I don't think aside from Maaaaaaaaybe California there's a state with enough North-South stretch that there'd be genuinely different opinions between counties on whether or not they'd switch to perma-DST or perma-ST.
Like to give you an example, the State of Washington passed permanent DST unanimously in the 2019 legislature. You can't get east siders and west siders to agree on what color the sky is around here, but no one had issue with another hour of light in the winter.
 
To follow the A&N tradition of nigging it all up, benefits of DST:

The 1/8 of the population that is too retarded to find the DMV or manually vote straight ticket is probably also too dumb to change their clock without waiting until midnight to plug the batteries in.

The other 7/8 of the population gets another hour of daylight in which they can see the 1/8 on the streets without holding out a cellphone or flashlight and basically screaming "MUG ME!".
 
I don't think aside from Maaaaaaaaybe California there's a state with enough North-South stretch that there'd be genuinely different opinions between counties on whether or not they'd switch to perma-DST or perma-ST.
Like to give you an example, the State of Washington passed permanent DST unanimously in the 2019 legislature. You can't get east siders and west siders to agree on what color the sky is around here, but no one had issue with another hour of light in the winter.
I really want to believe, but going back to Arizona, my favorite special state, the entire NE corner is part of the Navajo Nation (giant reservation), which observes DST, while the rest of AZ does not. An enclave rez inside the Navajo Nation and AZ, the Hopi Reservation, does NOT observe DST (following the rest of non-Navajo AZ). So you can drive 30 miles and have to change your clocks 3+ times (Hopi Reservation has a bunch of exclaves within the Navajo Nation if you drive AZ State Route 264).

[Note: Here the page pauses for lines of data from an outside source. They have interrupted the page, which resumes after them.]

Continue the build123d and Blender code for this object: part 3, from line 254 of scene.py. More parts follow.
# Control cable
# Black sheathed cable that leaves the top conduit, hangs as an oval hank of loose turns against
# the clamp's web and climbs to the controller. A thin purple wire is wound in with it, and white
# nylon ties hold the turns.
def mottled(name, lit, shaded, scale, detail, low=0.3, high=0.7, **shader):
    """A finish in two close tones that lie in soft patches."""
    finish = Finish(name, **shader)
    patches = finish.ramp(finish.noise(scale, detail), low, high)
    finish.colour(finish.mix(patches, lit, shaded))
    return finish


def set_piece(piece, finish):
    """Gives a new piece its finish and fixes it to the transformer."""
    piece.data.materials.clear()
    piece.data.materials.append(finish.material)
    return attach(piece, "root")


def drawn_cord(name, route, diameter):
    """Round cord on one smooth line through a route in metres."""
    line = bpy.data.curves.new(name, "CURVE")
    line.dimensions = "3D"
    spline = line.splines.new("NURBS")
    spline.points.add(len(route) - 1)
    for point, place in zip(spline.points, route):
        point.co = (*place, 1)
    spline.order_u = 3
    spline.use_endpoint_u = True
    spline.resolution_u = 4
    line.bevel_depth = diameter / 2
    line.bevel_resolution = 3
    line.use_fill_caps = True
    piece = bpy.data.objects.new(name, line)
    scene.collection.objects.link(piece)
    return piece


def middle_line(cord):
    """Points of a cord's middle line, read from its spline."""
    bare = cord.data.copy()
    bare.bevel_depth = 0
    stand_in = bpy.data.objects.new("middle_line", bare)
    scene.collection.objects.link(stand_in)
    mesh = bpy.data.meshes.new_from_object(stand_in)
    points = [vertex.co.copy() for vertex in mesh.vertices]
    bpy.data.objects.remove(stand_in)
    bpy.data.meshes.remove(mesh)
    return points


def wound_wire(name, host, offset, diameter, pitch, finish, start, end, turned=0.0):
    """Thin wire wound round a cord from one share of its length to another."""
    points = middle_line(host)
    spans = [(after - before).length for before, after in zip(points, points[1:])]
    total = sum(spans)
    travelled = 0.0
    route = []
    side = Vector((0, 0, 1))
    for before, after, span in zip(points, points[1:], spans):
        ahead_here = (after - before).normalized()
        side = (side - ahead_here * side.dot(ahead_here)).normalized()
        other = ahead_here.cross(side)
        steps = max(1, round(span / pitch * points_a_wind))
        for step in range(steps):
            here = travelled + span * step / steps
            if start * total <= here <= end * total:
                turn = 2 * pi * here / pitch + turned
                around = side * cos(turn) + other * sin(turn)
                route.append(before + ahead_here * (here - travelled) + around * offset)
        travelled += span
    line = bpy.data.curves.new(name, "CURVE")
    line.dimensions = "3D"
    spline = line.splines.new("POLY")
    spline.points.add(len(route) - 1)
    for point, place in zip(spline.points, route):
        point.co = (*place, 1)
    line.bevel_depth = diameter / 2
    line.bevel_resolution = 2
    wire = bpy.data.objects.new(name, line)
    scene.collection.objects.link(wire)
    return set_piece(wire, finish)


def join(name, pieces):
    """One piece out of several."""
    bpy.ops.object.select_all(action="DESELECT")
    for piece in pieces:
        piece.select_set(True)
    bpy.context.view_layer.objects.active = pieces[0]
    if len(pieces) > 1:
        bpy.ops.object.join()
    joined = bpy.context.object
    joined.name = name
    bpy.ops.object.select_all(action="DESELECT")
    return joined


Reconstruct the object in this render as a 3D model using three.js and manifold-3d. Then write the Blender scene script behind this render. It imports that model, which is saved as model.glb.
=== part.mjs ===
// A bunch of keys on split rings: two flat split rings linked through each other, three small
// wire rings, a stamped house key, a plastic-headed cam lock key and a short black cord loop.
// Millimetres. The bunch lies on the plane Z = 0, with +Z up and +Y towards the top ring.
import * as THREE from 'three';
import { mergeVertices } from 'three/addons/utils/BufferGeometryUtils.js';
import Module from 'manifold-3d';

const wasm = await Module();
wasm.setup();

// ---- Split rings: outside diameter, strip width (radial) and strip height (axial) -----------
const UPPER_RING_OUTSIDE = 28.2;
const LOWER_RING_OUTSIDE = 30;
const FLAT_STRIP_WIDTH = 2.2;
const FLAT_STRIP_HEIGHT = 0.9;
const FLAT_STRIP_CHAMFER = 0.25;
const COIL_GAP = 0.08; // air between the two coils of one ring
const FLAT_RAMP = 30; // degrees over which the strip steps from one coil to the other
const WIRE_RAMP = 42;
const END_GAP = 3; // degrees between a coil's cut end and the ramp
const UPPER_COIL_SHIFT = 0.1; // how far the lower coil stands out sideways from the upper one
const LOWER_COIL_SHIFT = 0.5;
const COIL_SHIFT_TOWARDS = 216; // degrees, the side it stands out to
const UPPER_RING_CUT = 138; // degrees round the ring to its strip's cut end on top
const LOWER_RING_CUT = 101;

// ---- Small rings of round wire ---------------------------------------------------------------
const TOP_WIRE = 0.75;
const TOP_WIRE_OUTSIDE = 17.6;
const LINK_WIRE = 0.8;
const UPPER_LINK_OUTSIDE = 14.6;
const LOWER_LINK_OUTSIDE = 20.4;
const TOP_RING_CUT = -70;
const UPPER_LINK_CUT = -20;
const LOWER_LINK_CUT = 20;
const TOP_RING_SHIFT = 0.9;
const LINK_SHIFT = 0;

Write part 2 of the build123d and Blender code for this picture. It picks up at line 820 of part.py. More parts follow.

This is A&N, so I expect a bunch of "lol, dumb injun" comments, but I can see this happening everywhere in the USA if we allow it.
 
I really want to believe, but going back to Arizona, my favorite special state, the entire NE corner is part of the Navajo Nation (giant reservation), which observes DST, while the rest of AZ does not. An enclave rez inside the Navajo Nation and AZ, the Hopi Reservation, does NOT observe DST (following the rest of non-Navajo AZ). So you can drive 30 miles and have to change your clocks 3+ times.

This is A&N, so I expect a bunch of "lol, dumb injun" comments, but I can see this happening everywhere in the USA if we allow it.
Fun fact: the Navajo stuck with DST because they have territory that extends into Utah and New Mexico, and didn't want to follow Arizona in ignoring DST because it'd require they change clocks within their own borders, and New Mexico and Utah weren't willing to give them a similar exception.
I don't think that's a phenomenon you'd see too too much with State Legislatures, since it's mostly borne out of the messy reservation system ignoring state borders, but I do get your overall point.
 
Having handled all the really horrendous problems, they've now moved on to cleaning up all the small ones! Great news, everyone!
 
I wonder how many devices cannot update their software and will keep changing clocks. But I guess you can always set them to some other timezone that doesn't have DST.
For the vast majority of internet-of-things devices, it's not an internally programmed schedule, but a call to the network's NTP server for a time sync, which means you'd only have to change the rules for that one server and every host that pings it would automatically get with the program.
I don't think even Linux installers, who were last to get with the program, have required manual time zone entry for installs outside of explicitly offline ones.